Поэтому школу я закончил в 1962 г. и понес свои документы на журфак МГУ. Поскольку я был паренек подмосковный, жил я в Кубинке — там есть летный городок. Родители у меня военные, поэтому я приехал оттуда. Прихожу, а мне в приемной комиссии говорят: ты что-то плохо следишь за печатью, ты что, не обратил внимание, что Хрущев — напротив факультета журналистики, в Манеже, разбирался с формалистами в искусстве, и принято решение партией и правительством на творческие факультеты принимать через два года после работы у станка или в колхозе.
А.Ежов
― Действовала такая норма?
П.Стегний
― Ознакомиться с жизнью, а потом уже идти самовыражаться – чтобы было, что самовыражать. Я не очень опечалился, потому что 60-е годы все-таки были особые годы. Недавно прошел фильм Тодоровского об этом времени, там очень хорошо передана атмосфера. Всеми двигал какой-то не очень понятный кураж. И я не расстроился, был уверен, что меня куда-то кривая выведет.
Приезжаю в Кубинку, в новый городок, и первый, кого встречаю — мой старый приятель по школе, который говорит: я иду в МГИМО, тогда он назывался МИМО. Спрашиваю: А что это такое? Он объясняет мне, показывает документы.

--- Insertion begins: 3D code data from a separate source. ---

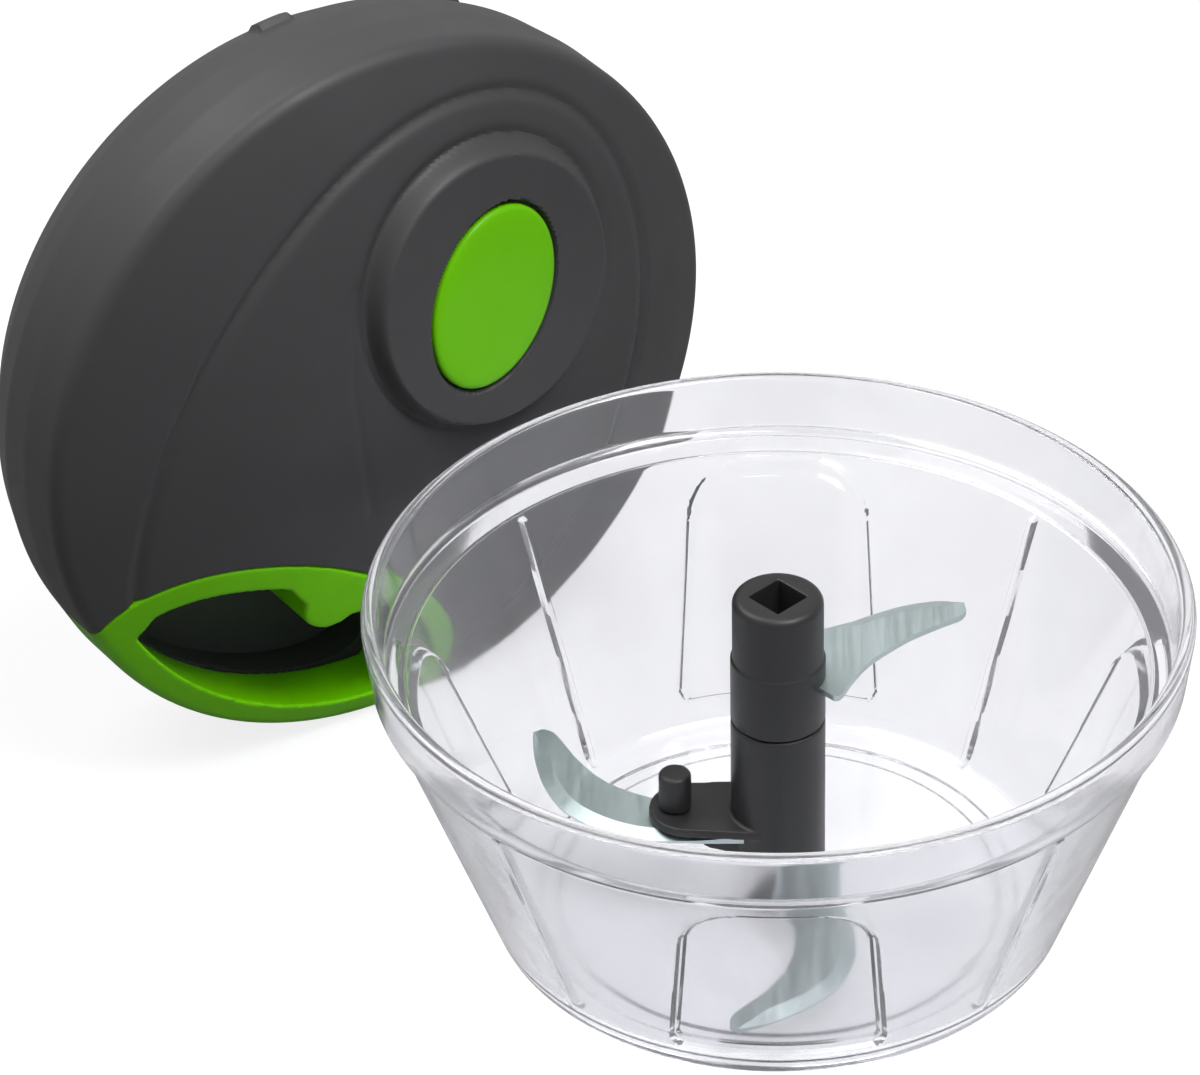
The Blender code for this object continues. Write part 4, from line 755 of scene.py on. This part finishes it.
def face_height(x, y):
    """Height of the cover's face above its lower edge, with its grooves and boss."""
    r = np.hypot(x, y)
    z = dome(r)
    z = z + groove(line_distance(x, y, horseshoe()), HORSESHOE_DEPTH, HORSESHOE_WIDTH)
    z = z + groove(line_distance(x, y, FLOW_LINE), FLOW_DEPTH, FLOW_WIDTH)
    out = np.hypot(x, (y - BOSS_BACK) / math.cos(BOSS_TILT))
    z = z + groove(out - BOSS_R - 0.9, 0.6, 0.9)
    top = dome(BOSS_BACK) + BOSS_PROUD - math.tan(BOSS_TILT) * (y - BOSS_BACK)
    rise = step(-1.2, 0.9, BOSS_R - 0.4 - out)
    z = z + (top - z) * rise
    seat = arc((0, BUTTON_SHIFT), *BUTTON_SEAT, 0, math.tau, 64)[:-1]
    depth_in = -edge_distance(x, y - BOSS_BACK, seat)
    return z - BUTTON_SEAT_DEPTH * step(-0.25, 0.25, depth_in)


def lug_rise(turn, z):
    """How far the bayonet lugs stand out of the skirt at an angle and height."""
    rise = 0.0
    for side in (0.0, math.pi):
        for middle, spread in LUGS:
            past = turn - math.radians(middle) - side
            away = np.abs(np.remainder(past + math.pi, math.tau) - math.pi)
            half = math.radians(spread / 2)
            rise = rise + 1 - step(half - 0.008, half + 0.008, away)
    return rise * step(3.0, 3.9, z) * (1 - step(6.7, 7.8, z))


def cover_rows(turns):
    """Rows of points over the cover's outside and back up its inside."""
    outside = finer(
        rounded(cover_side(0.0, 112)) + [*SKIRT_LINE, (53.2, 0.2), (53.0, 0)], 0.8)
    inside = finer([(51.4, 0), (51.4, 4.8)], 3.0) + rounded(cover_side(COVER_WALL, 10) + [
        (56.8, 12.0), (54.6, 6.2), (51.4, 4.8)], 3)[::-1][1:]
    out = np.array(outside)
    r = np.repeat(out[:, :1], len(turns), 1)
    z = np.repeat(out[:, 1:], len(turns), 1)
    t = np.repeat(turns[None], len(out), 0)
    x, y = r * np.cos(t), r * np.sin(t)
    face = (out[:, 0] < 58.0) & (out[:, 1] > 26.0)
    z[face] = z[face] + face_height(x[face], y[face]) - dome(r[face])
    skirt = out[:, 1] < 12
    r[skirt] = r[skirt] + LUG_PROUD * lug_rise(t[skirt], z[skirt])
    rows = np.stack([r * np.cos(t), r * np.sin(t), z], 2)
    back = np.array([p[:2] for p in inside])
    rows_in = np.stack([
        back[:, :1] * np.cos(turns), back[:, :1] * np.sin(turns),
        np.repeat(back[:, 1:], len(turns), 1)], 2)
    return np.vstack([rows, rows_in])


def block(name, inward):
    """Solid of the cover's form, drawn inward."""
    corners = rounded(cover_side(inward, 24))
    corners += [(r - inward, z) for r, z in SKIRT_LINE]
    corners.append((0, SKIRT_LINE[-1][1]))
    return lathe(name, corners, 256)


def pocket_outline(gap):
    """D-shaped outline of the handle's pocket, wider by a gap and open to the barrel."""
    far = -BARREL_R - 8
    wide = POCKET_HALF_WIDE + gap
    curve = arc((0, -POCKET_CENTRE), wide, POCKET_HALF_LONG + gap, 0, math.pi, 72)
    return np.vstack([curve, [(-wide, far), (wide, far)]])


def recess(name, gap, bottom, top):
    """Oval block below the pocket's floor, for a finger behind the handle."""
    outline = arc((0, -RECESS_CENTRE), RECESS_HALF_WIDE + gap, RECESS_HALF_LONG + gap,
                  0, math.tau, 96)[:-1]
    return plate(name, outline, bottom, top)


def build_cover():
    turns = np.linspace(0, math.tau, 560, endpoint=False)
    cover = skin("domed_cover", cover_rows(turns))
    walls = plate("walls", pocket_outline(COVER_WALL), POCKET_FLOOR - COVER_WALL, 50.0)
    carve(walls, block("core", COVER_WALL / 2 + 0.013), "INTERSECT")
    carve(cover, walls, "UNION")
    carve(cover, plate("pocket", pocket_outline(0.0), POCKET_FLOOR, 52.0))
    walls = recess("recess_walls", RECESS_WALL, RECESS_FLOOR - COVER_WALL, POCKET_FLOOR - 1.1)
    carve(cover, walls, "UNION")
    carve(cover, recess("finger_recess", 0.0, RECESS_FLOOR, POCKET_FLOOR + 1.0))
    hole = lathe("hole", [(0, 22.7), (3.1, 22.7), (3.1, 27.2), (0, 27.2)], 32)
    hole.matrix_world = (
        Matrix.Translation((0, 0, CORD_LEVEL)) @ Matrix.Rotation(math.pi / 2, 4, "X"))
    carve(cover, settle(hole))
    place(cover, "lid", COVER, ["top_cover"], LID_FRAME, sharp=38)


def build_insert():
    """Oval button: a slightly crowned face with a rounded edge."""
    shares = [0.0, 0.2, 0.4, 0.6, 0.75, 0.87, 0.94, 0.975, 0.993, 1.0]
    heights = [0.62, 0.61, 0.58, 0.53, 0.47, 0.38, 0.27, 0.12, -0.12, -0.4]
    turns = np.linspace(0, math.tau, 128, endpoint=False)
    rows = []
    for share, height in zip(shares + [1.0, 0.0], heights + [-1.5, -1.5]):
        rows.append(np.stack([
            BUTTON_HALF_WIDE * share * np.cos(turns),
            BUTTON_SHIFT + BUTTON_HALF_LONG * share * np.sin(turns),
            np.full(turns.shape, height)], 1))
    insert = skin("oval_button", rows)
    insert.matrix_world = (
        Matrix.Translation((0, BOSS_BACK, float(dome(BOSS_BACK)) + BOSS_PROUD))
        @ Matrix.Rotation(-BOSS_TILT, 4, "X"))
    place(settle(insert), "lid", GREEN, ["oval_insert"], LID_FRAME, sharp=50)


def finger_hole_outline():
    """Opening of the handle, with the cord's tab standing into it."""
    wide = POCKET_HALF_WIDE - HANDLE_BAR
    deep = POCKET_HALF_LONG - HANDLE_BAR
    far_r = BARREL_R - HANDLE_BAR
    corner_x = wide - HANDLE_CORNER
    right = arc((0, -POCKET_CENTRE), wide, deep,
                math.acos(corner_x / wide), math.acos(TAB_HALF_ROOT / wide), 24)
    left = (right * (-1, 1))[::-1]
    tab = arc((0, -TAB_CENTRE), TAB_R, TAB_R, -math.radians(15), -math.radians(165), 30)
    reach = math.asin(corner_x / far_r)
    far = arc((0, 0), far_r, far_r, -math.pi / 2 - reach, -math.pi / 2 + reach, 48)
    return np.vstack([right, tab, left, far])


def build_handle():
    outline = pocket_outline(-HANDLE_FIT)
    handle = plate("green_handle", outline, POCKET_FLOOR + HANDLE_FIT, 50.0)
    carve(handle, block("form", 0.0), "INTERSECT")
    carve(handle, plate("fingers", finger_hole_outline(), 10.0, 60.0))
    soften(handle, 0.36, 5)
    place(handle, "handle", GREEN, ["pull_handle"], LID_FRAME, sharp=70)


def build_base():
    """Dished plate under the lid's mechanism, with the well of the square spindle."""
    base = lathe("lid_base", rounded([
        (5.9, 19.1), (11.2, 19.1), (11.2, 9.6), (38.55, 9.6), (41.05, 4.5), (51.1, 4.5),
        (51.1, 2.4, 0.3), (38.95, 2.4, 0.8), (36.45, 7.5, 1.2), (9.0, 7.5, 0.8), (9.0, 17.0, 0.8),
        (5.9, 17.0, 0.3)]), 192, ring=True)
    place(base, "lid", BASE, ["base_cover"], LID_FRAME, sharp=40)


def build_screws():
    profile = rounded([
        (0, 1.8), (2.7, 1.8, 0.9), (2.7, 0, 0.15), (1.4, 0), (1.4, -9.5), (0, -10.5)], 5)
    long, wide = 1.7, 0.28
    cross = [(long, wide), (-long, wide), (-long, -wide), (long, -wide)]
    for number, angle in enumerate(SCREW_ANGLES, start=1):
        screw = lathe(f"back_screw_{number}", profile, 48)
        for turn in (0.0, math.pi / 2):
            slot = plate("slot", cross, 0.9, 3.0)
            slot.matrix_world = Matrix.Rotation(turn, 4, "Z")
            carve(screw, settle(slot))
        turn = math.radians(angle - 90.0)
        place_at = (SCREW_CIRCLE_R * math.cos(turn), SCREW_CIRCLE_R * math.sin(turn), SCREW_LEVEL)
        screw.matrix_world = (
            Matrix.Translation(place_at)
            @ Matrix.Rotation(math.pi, 4, "X") @ Matrix.Rotation(angle, 4, "Z"))
        place(settle(screw), "lid", BRIGHT, [f"cover_screw_{number}"],
              LID_FRAME, sharp=35)


def build_cord():
    """Cord from the reel through the eyelet to the knot."""
    bend = Vector((0, -CORD_BEND))
    turn = math.acos(CORD_LEAVE_R / bend.length)
    start = Vector((-CORD_LEAVE_R * math.sin(turn), -CORD_LEAVE_R * math.cos(turn)))
    before = bend + (start - bend).normalized() * CORD_EASE
    after = Vector((0, bend.y - CORD_EASE))
    route = [start.lerp(before, k / 8) for k in range(8)]
    for k in range(11):
        route.append(before.lerp(bend, k / 10).lerp(bend.lerp(after, k / 10), k / 10))
    route += [Vector((0, y)) for y in (-25.0, -25.7, -25.9, -26.1, -26.3, -27.5, -29.0, -30.3)]
    centre = np.array([(p.x, p.y, CORD_LEVEL) for p in route])
    ahead = np.gradient(centre, axis=0)
    ahead /= np.linalg.norm(ahead, axis=1)[:, None]
    side = np.cross(ahead, (0, 0, 1.0))
    turns = np.linspace(0, math.tau, 16, endpoint=False)
    across = np.cos(turns)[:, None]
    upward = np.sin(turns)[:, None] * np.array((0, 0, 1.0))
    rows = [np.repeat(centre[:1], 16, 0)]
    for c, s in zip(centre, side):
        rows.append(c + CORD_R * (across * s + upward))
    rows.append(np.repeat(centre[-1:], 16, 0))
    cord = skin("braided_cord", rows)
    place(cord, None, CORD, ["pull_cord"], LID_FRAME, sharp=50)
    start, end = (LID_FRAME @ Vector((0, y * MM, CORD_LEVEL * MM)) for y in CORD_SPLIT)
    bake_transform(cord)


# Stage

def build_stage():
    """Pale floor. What the camera sees, also through the bowl, is lifted by a glow."""
    bpy.ops.mesh.primitive_plane_add(size=9.0, location=(0, 0, -0.0003))
    floor = bpy.context.object
    floor.name = "studio_floor"
    n = Nodes("pale_floor")
    cloud = n.noise(1.6, 2.0)
    n.link(n.blend(cloud, (0.19, 0.19, 0.19), (0.21, 0.21, 0.215)), n.shader.inputs["Base Color"])
    n.shader.inputs["Roughness"].default_value = 0.9
    n.shader.inputs["Specular IOR Level"].default_value = 0.1
    glow = n.add("Emission", {"Color": (1, 1, 1, 1), "Strength": 0.82})
    dark = n.add("Emission", {"Color": (0, 0, 0, 1), "Strength": 0.0})
    path = n.add("LightPath")
    seen = n.add("Math", {
        0: path.outputs["Is Camera Ray"], 1: path.outputs["Is Transmission Ray"],
    }, operation="MAXIMUM")
    lift = n.add("MixShader", {0: seen.outputs[0], 1: dark.outputs[0], 2: glow.outputs[0]})
    both = n.add("AddShader", {0: n.shader.outputs[0], 1: lift.outputs[0]})
    n.link(both.outputs[0], n.output.inputs["Surface"])
    floor.data.materials.append(n.material)


def build_world():
    """Soft grey studio light, plain white where it is looked at."""
    world = bpy.data.worlds.new("studio")
    bpy.context.scene.world = world
    world.use_nodes = True
    tree = world.node_tree
    tree.nodes.clear()
    where = tree.nodes.new("ShaderNodeTexCoord")
    split = tree.nodes.new("ShaderNodeSeparateXYZ")
    ramp = tree.nodes.new("ShaderNodeValToRGB")
    ramp.color_ramp.elements[0].position = 0.0
    ramp.color_ramp.elements[0].color = (0.44, 0.44, 0.46, 1)
    ramp.color_ramp.elements[1].position = 0.75
    ramp.color_ramp.elements[1].color = (0.80, 0.80, 0.80, 1)
    back = tree.nodes.new("ShaderNodeBackground")
    back.inputs["Strength"].default_value = 0.30
    plain = tree.nodes.new("ShaderNodeBackground")
    plain.inputs["Color"].default_value = (1, 1, 1, 1)
    path = tree.nodes.new("ShaderNodeLightPath")
    mix = tree.nodes.new("ShaderNodeMixShader")
    out = tree.nodes.new("ShaderNodeOutputWorld")
    tree.links.new(where.outputs["Generated"], split.inputs[0])
    tree.links.new(split.outputs["Z"], ramp.inputs[0])
    tree.links.new(ramp.outputs[0], back.inputs["Color"])
    seen = tree.nodes.new("ShaderNodeMath")
    seen.operation = "MAXIMUM"
    tree.links.new(path.outputs["Is Camera Ray"], seen.inputs[0])
    tree.links.new(path.outputs["Is Transmission Ray"], seen.inputs[1])
    shine = tree.nodes.new("ShaderNodeMath")
    shine.operation = "MULTIPLY_ADD"
    shine.use_clamp = True
    shine.inputs[1].default_value = 0.55
    tree.links.new(path.outputs["Is Glossy Ray"], shine.inputs[0])
    tree.links.new(seen.outputs[0], shine.inputs[2])
    tree.links.new(shine.outputs[0], mix.inputs[0])
    tree.links.new(back.outputs[0], mix.inputs[1])
    tree.links.new(plain.outputs[0], mix.inputs[2])
    tree.links.new(mix.outputs[0], out.inputs["Surface"])


def lamp(name, place_at, aim, size, power):
    data = bpy.data.lights.new(name, "AREA")
    data.shape = "RECTANGLE"
    data.size = size
    data.size_y = size
    data.energy = power
    made = bpy.data.objects.new(name, data)
    bpy.context.scene.collection.objects.link(made)
    made.location = place_at
    made.rotation_euler = (Vector(aim) - Vector(place_at)).to_track_quat("-Z", "Y").to_euler()


def build_lights():
    for name, place_at, aim, size, power in LAMPS:
        lamp(name, place_at, aim, size, power)


def build_camera():
    """Camera fitted to the photograph: 1 m away, 36.8 degrees above the horizon."""
    rise, yaw, pitch = CAMERA_RISE, CAMERA_YAW, CAMERA_PITCH
    right = Vector((1, 0, 0))
    forward = Vector((0, math.cos(rise), -math.sin(rise)))
    up = right.cross(forward)
    level = Matrix((right, up, -forward))
    turn = Matrix.Rotation(pitch, 3, "X") @ Matrix.Rotation(yaw, 3, "Y") @ level
    data = bpy.data.cameras.new("photo_camera")
    data.sensor_width = 36.0
    data.lens = data.sensor_width * FOCAL_PIXELS / PHOTO_WIDTH
    data.clip_start = 0.05
    data.clip_end = 20.0
    camera = bpy.data.objects.new("photo_camera", data)
    bpy.context.scene.collection.objects.link(camera)
    camera.matrix_world = (
        Matrix.Translation((0, -math.cos(rise), AIM_HEIGHT + math.sin(rise)))
        @ turn.transposed().to_4x4())
    bpy.context.scene.camera = camera


build_camera()
carry_over()
build_bowl()
build_tower()
build_cover()
build_insert()
build_handle()
build_base()
build_screws()
build_cord()
build_stage()
build_world()
build_lights()
bpy.context.scene.view_settings.view_transform = "Standard"
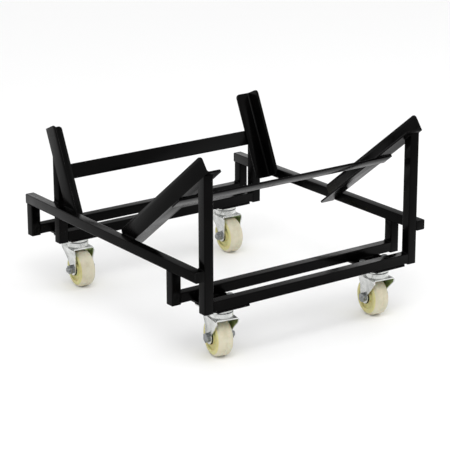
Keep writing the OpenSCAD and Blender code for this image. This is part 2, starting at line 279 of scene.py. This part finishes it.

Говорю: ну, я, наверное, тоже пойду – тоже гуманитарный вуз, примерно то же направление. Журналистики там еще не было, но все это уже зарождалось, потому что информационное общество не то, что в дверь стучало, оно уже было здесь, и оно и разруливало ситуации, включая жизненные.
В общем, пошел я туда и получилось так, что экзамены я все сдал и поступил. А Володя, мой приятель, срезался уже на сочинении. У меня довольно хорошие были шансы вводные, потому что в школе у меня была «золотая медаль», с «золотой медалью» я музыкальную школу окончил, то есть, у меня были какие-то очки, которые тогда и там принимали в зачет. Плюс первый предмет, первый экзамен был сочинение. И у меня его тогда принимал профессор Сидорин, если уже не ошибаюсь, — уже чуть ли не 60 лет прошло. Он бывший ректор Литинститута. И он мне поставил пятерку с двумя плюсами, что меня дальше повело по экзаменам очень уверенно.
А.Ежов
― Какой была тема сочинения?
П.Стегний
― Свободная. Я помню, что естественно, там был полный винегрет, но помню, что эпиграфом были слова Гертруды Штайн, наставницы Хемингуэя, периода дадаистики, всех этих людей, Фитцджеральда: «Все мы потерянное поколение» — вот на эту тему, насчет потерянного поколения, ощущения воздуха свободы на Западе и у нас, накатал больше, чем надо было, за что получил два плюса.
Когда я пошел дальше сдавать географию, то выяснилось, что нужна еще политическая карта мира, которую я не учил – просто не знал, что ее потребуют. Или что на литературе нужна еще зарубежная литература — я получил образ Гамлета в пьесе Шекспира. Но и там принимал Сидорин, с которым мы где-то больше часа переговорили.
Получается какое-то хвастовство, но вы меня сами спровоцировали на эти разговоры.
С.Крючков
― Вы сказали, что имели, в том числе музыкальное образование — это был какой инструмент?
П.Стегний
― «Фо-но». Музыка очень меняет мышление – это для гуманитариев как математика. Она организует, дает возможность понимать крупные жанры. Конечно, музыка со мной шла всю жизнь. Вопросы стиля — это все взаимоувязанные вещи.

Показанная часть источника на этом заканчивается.